Goldcorp (NYSE:GG) has a reputation for being a tightly run player. Unlike other major gold producers like Rio Tinto (NYSE:RIO) and BHP Billiton (NYSE:BHP), but similar to Eldorado Gold (NYSE:EGO), Goldcorp has a near-exclusive focus, which is reflected in its name.  

In any other case, putting all your eggs in virtually one basket might be considered foolhardy. But when that one basket is gold, well, gold is – in more ways than one – the eternal metal.

At any time, a stock in a well-managed gold company is a safe haven because, unlike demand for iron, copper, or even silver, demand for gold is not much affected by reduced manufacturing activity or consumer goods slowdowns. The underlying precious metal will always be in demand.

With the constant market demand of the underlying product a given, an analysis must focus on factors like financials and the performance of mining assets.

Gold and Goldcorp
That said, this year's steady decline in gold prices must be noted. Given Goldcorp's strong linkage to gold, it should come as no surprise that its stock price – like that of competitors – has declined steadily this year, mirroring the price of gold. 

This movement is also mirrored by Goldcorp's declining quarterly performance, which culminated in the second quarter with a few key indicators entering negative territory. For the third consecutive quarter, net income not only declined, the company took a loss of $2 billion; Earnings per share in the second quarter was well under analyst expectations, and also well below that of the previous quarter.  

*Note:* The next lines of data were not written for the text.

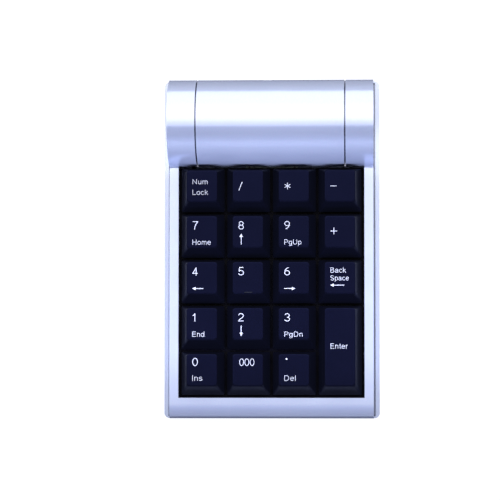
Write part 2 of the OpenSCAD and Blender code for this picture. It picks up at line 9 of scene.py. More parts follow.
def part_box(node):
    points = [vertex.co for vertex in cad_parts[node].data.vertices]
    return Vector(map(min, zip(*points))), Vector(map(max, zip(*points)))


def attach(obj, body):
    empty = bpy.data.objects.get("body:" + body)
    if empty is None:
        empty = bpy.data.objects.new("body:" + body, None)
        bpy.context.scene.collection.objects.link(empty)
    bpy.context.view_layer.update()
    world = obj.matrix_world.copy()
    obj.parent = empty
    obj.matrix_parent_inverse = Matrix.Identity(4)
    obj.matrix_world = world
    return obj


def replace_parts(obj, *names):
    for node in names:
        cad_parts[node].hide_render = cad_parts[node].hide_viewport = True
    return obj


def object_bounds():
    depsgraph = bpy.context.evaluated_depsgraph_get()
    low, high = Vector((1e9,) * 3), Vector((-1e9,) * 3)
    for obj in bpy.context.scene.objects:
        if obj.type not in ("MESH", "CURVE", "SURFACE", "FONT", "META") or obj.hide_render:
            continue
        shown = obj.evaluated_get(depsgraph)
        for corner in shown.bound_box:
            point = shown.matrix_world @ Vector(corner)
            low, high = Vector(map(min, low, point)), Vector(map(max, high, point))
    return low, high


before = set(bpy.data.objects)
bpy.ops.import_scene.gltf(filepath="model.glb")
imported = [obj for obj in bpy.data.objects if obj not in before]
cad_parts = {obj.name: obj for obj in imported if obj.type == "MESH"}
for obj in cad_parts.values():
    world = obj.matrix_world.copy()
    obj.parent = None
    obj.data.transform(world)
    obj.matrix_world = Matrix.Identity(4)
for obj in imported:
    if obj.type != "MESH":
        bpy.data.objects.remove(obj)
cad_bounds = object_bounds()

MM = 0.001

# Keycap shape, in millimetres
CAP_H = 8.0
CAP_TOP_W = 12.6
CAP_REAR_SLOPE = 1.0
CAP_FRONT_SLOPE = 3.9
CAP_WALL = 1.3
CAP_ROOF = 2.0
CAP_EDGE_R = 0.4
DISH_R = 33.0
DISH_DEPTH = 0.6

# ---------------------------------------------------------------- mesh helpers


def add_object(name, bm, material, body, smooth_deg=40):
    """Makes an object in metres from a mesh in millimetres, and rides it on a body."""
    bmesh.ops.recalc_face_normals(bm, faces=bm.faces)
    for v in bm.verts:
        v.co *= MM
    mesh = bpy.data.meshes.new(name)
    bm.to_mesh(mesh)
    bm.free()
    obj = bpy.data.objects.new(name, mesh)
    bpy.context.scene.collection.objects.link(obj)
    mesh.materials.append(material)
    smooth(obj, smooth_deg)
    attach(obj, body)
    return obj


def smooth(obj, degrees):
    """Smooth shading, with edges over an angle left sharp."""
    obj.data.shade_smooth()
    obj.data.set_sharp_from_angle(angle=math.radians(degrees))


def skin(bm, rings, close_start=True, close_end=True):
    """Joins rings of points, each with the same count, with quads."""
    loops = [[bm.verts.new(p) for p in ring] for ring in rings]
    n = len(loops[0])
    for a, b in zip(loops, loops[1:]):
        for i in range(n):
            j = (i + 1) % n
            bm.faces.new((a[i], a[j], b[j], b[i]))
    if close_start:
        cap_ring(bm, loops[0])
    if close_end:
        cap_ring(bm, loops[-1])
    return loops


def cap_ring(bm, loop):
    """Closes a loop of vertices with a fan to its middle."""
    centre = bm.verts.new(sum((v.co for v in loop), Vector()) / len(loop))
    n = len(loop)
    for i in range(n):
        bm.faces.new((loop[i], loop[(i + 1) % n], centre))


def circle_point(r, i, n):
    """Point i of n round a circle of radius r."""
    a = 2 * math.pi * i / n
    return r * math.cos(a), r * math.sin(a)


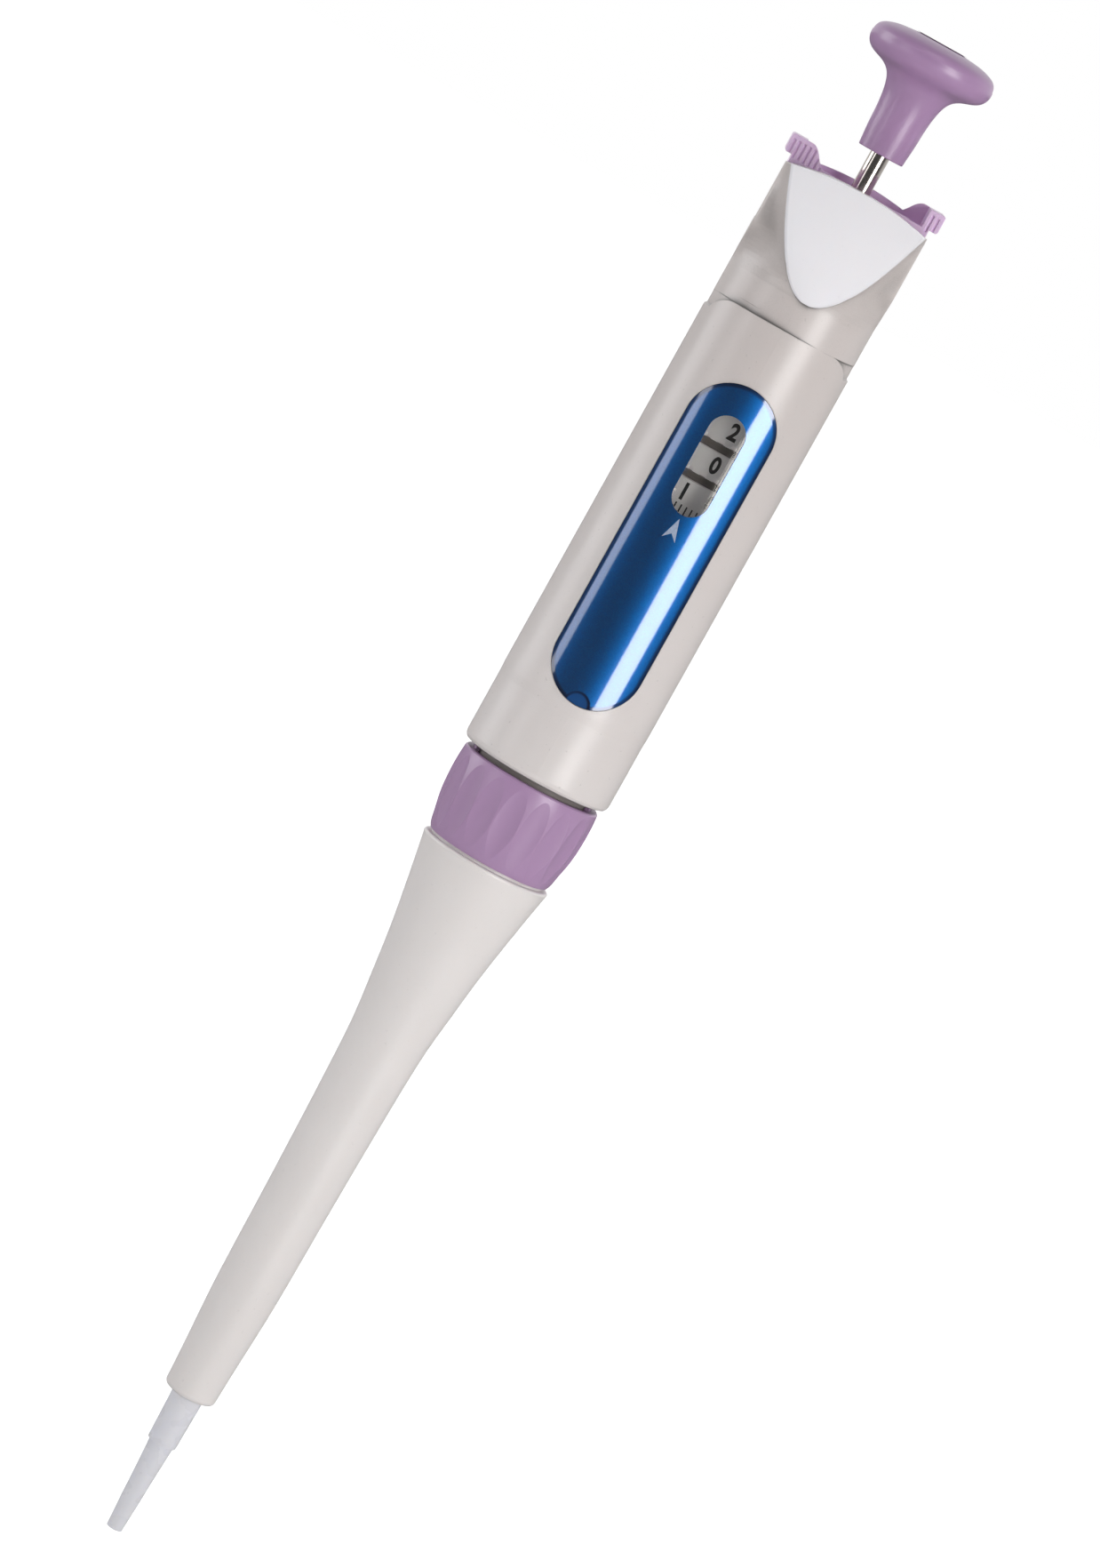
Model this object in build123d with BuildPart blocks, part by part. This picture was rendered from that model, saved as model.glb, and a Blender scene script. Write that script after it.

Healthy balance sheet, healthy news
Now let's come to the company's balance sheet. Assets of $31.2 billion are two-and-half times as much as liabilities. Total stockholders equity is $22.7 billion, but its market cap as of the end of the third quarter is only $20.8 billion, which gives a market-to-book ratio of less than 1. The lower market cap is due to the battering the stock price has taken. If a company's financials are unhealthy then a sub-one market-to-book ratio may well denote a sickly company. But when the underlying balance sheet conveys good health, such a ratio typically indicates an undervalued company.

On Thursday Reuters reported that "production at its Cerro Negro project in Argentina, one of its three key mine developments, would be at least three months."  However, the same report carried the good news that earnings beat analyst expectations. This report also ties the company's declining profits to gold's declining price. 

So the P&L news has been mixed with a positive trend. 

Third quarter performance
Last Thursday Goldcorp also announced and discussed its Q3 results in a live webcast. CEO Charles 'Chuck' Jeannes said, "Nearly every mine reported decreasing costs quarter-on-quarter" and that cash costs per ounce decreased significantly.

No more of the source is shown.